地球型惑星の発見なるか? 天文衛星COROTの打ち上げが成功

【2006年12月28日 ESA News

中央ヨーロッパ時間12月27日15時23分(日本時間23時23分)、ヨーロッパの天文衛星「コロー(COROT)」がカザフスタンのバイコヌール宇宙基地から打ち上げられ、無事軌道に投入された。今後2年半にわたって、約12万個の恒星の微妙な光度変化を観測し、内部構造の分析と惑星の捜索を行う。


(探査を行う「COROT」の想像図)

探査を行う「COROT」の想像図。クリックで拡大(提供:CNES 2006 - D. Ducros)

(惑星の恒星面通過の想像図と通過時の光度変化)

惑星の恒星面通過の想像図と通過時の光度変化。クリックで拡大(提供:CNES)

(恒星内部の想像図)

恒星内部の想像図。クリックで拡大(提供:CNES)

COROT」は、フランス国立宇宙研究センター(CNES)がヨーロッパ宇宙機関(ESA)などとともに開発を進めてきた天文衛星である。口径30センチメートルの望遠鏡を搭載しており、2年半にわたって極周回軌道上から恒星を観測し続ける。

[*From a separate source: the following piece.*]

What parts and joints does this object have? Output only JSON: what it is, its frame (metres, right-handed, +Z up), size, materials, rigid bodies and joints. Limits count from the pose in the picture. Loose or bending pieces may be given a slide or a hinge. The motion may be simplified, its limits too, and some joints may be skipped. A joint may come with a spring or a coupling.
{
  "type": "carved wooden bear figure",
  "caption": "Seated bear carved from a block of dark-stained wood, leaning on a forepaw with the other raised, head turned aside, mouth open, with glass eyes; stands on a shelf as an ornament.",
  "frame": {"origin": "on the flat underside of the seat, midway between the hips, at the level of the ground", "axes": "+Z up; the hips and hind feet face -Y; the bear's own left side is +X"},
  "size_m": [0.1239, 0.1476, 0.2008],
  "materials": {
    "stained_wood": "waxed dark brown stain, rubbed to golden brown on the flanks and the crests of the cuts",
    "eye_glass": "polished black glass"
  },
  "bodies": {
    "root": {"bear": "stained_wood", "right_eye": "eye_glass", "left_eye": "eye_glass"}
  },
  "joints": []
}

COROTとは、"Convection, Rotation and planetary Transits"(対流と回転、そして惑星の通過)の略で、衛星が検出しようとしているものを指す。

恒星の内部で震動が発生すると、表面まで伝わって光度をも変化させる。その変化のしかたを観測することで、聴診器をあてがうかのように恒星の内部構造について知ることができるのだ。これは「星震学」とよばれる研究手段で、太陽を研究する「日震学」をほかの恒星に応用するものである。逆にいえば、COROTはこれまで以上に多くの点で太陽をほかの恒星と比較する手段となりそうだ。

星震学を通して解明できる恒星の内部構造としては、中心核の大きさと組成、物質が対流(Convection)している層と動かない層の境界、そして内部の回転(Rotation)のようすなどがあげられる。

一方、恒星の周りを回る惑星が存在し、地球から見てちょうど恒星の前を通過すれば、ほんのわずかながら恒星が暗く見える。「トランジット(Transit)法」と呼ばれる、系外惑星探しの手段のひとつだ。惑星の公転周期のほかに、サイズを求めることができるのが特長である。

これまでに、地上からの観測を中心に200個を超える系外惑星が発見されている。そのほとんどが、木星のように巨大なガス惑星だ。COROTはこれまで検出が困難だった、小さな岩石惑星も発見できるほどの性能を持っている。2年半の観測期間中に10個から40個の岩石惑星が見つかり、その大部分が地球の数倍の大きさであろうと推測されるが、中には地球程度やさらに小さなものも見つかるかもしれない。

地球型の岩石惑星が発見されたならば、気になるのは生命の有無だろう。しかし、COROTが発見しやすい惑星は、公転周期が50日程度のものである。太陽系で言えば水星よりも短く、それだけ恒星に近いことになるので生命にとって好ましい環境とは言いがたい。しかし、恒星が太陽に比べて小さく暗いものであれば、液体の水が存在する可能性はあるという。